The official blog of author Tali Nay.

Selling Books: Indie Stores vs. Online Distributors

It's an interesting thing, selling a book. Especially when you 1) have never sold one before and 2) are a relative nobody. Actually, there's nothing relative about it. To anyone but my friends and family (who have for the most part already bought copies), I am a nobody. And when was the last time you bought a book just because someone told you their friend/sister/cousin/former roommate wrote it? For that matter, when was the last time you went into a bookstore and bought a book by an author you've never heard of just because the book looked interesting? I pretty much never do this. Case in point: This past weekend I was at a darling indie store and went to my favorite section, the biographies. I honed in on a very buzzed-about memoir that I've been meaning to buy and went ahead and bought it. And seeing my little book sitting next to all the buzz books made me both delighted and depressed. I mean, it's amazing to see your own book on the shelves. But next to all those buzzed-about books, who would ever buy mine?

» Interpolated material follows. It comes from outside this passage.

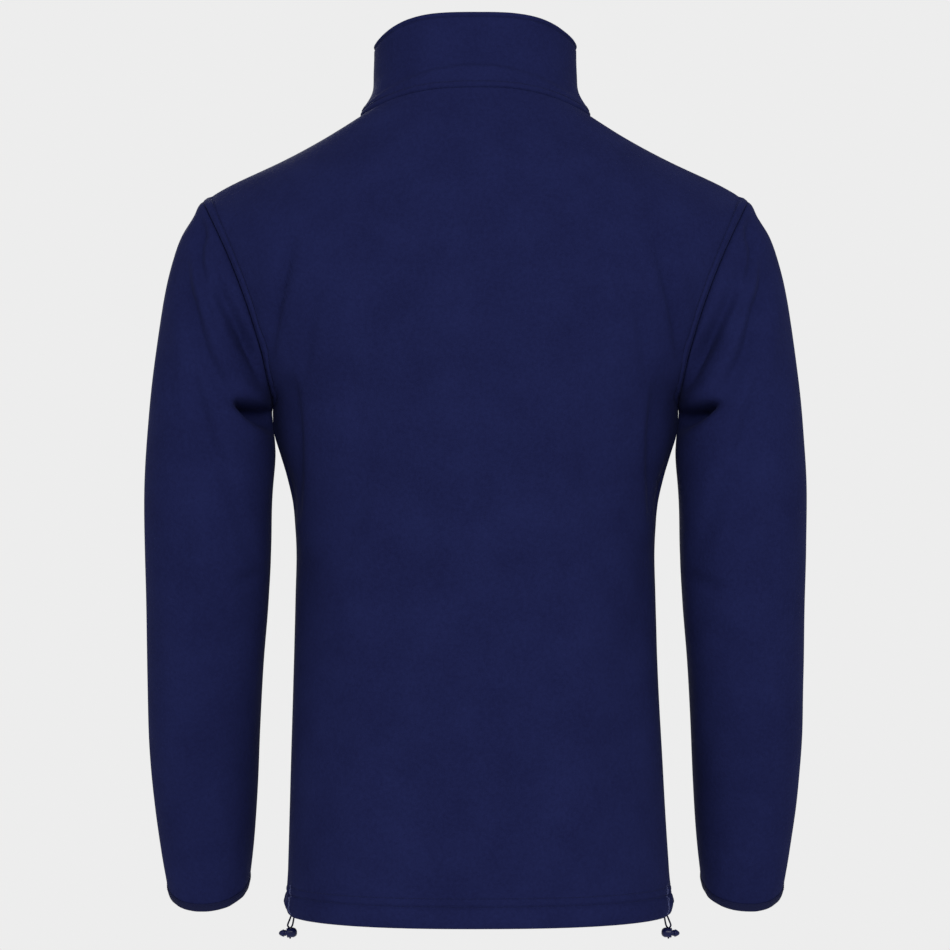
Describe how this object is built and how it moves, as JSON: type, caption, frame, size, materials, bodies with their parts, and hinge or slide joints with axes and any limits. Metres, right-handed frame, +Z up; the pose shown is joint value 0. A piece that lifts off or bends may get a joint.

When it comes to getting my book into stores, I've definitely made a few blunders. Part of this is my own newness to the world of publishing, and part of it is the divide that has been created because of mammoths like Amazon. It has been off-putting to some independent bookstores that so much (read: all) of my book marketing directs people to Amazon and B&N. I got an email from a bookstore just this week asking why I was directing independent stores to a website (mine) with links to Amazon and B&N on it. I will tell you that the email brought me to tears just because I felt so foolish. But I will also tell you that there is not a book in her store that isn't also available on Amazon and B&N. This is just the world we live in. And especially as a nobody whose book is not available in many stores yet, I simply have to have a presence among online distributors. That said, I never want it to appear like I'm insensitive to the negative impact that Amazon has had on the world of independent bookstores. Because I am a hard-core independent bookstore fan. I always prefer purchasing from a brick and mortar store, supporting local business, and holding a physical book in my hands. Always. So in recognition of indies everywhere, I'd like to give a shout out to a few of the stores who added my book to their shelves this week: Fireside Books in Chagrin Falls, Ohio; Sunflower Books in La Grande, Oregon; and St. Johns Booksellers in Portland, Oregon. Many thanks for all you do.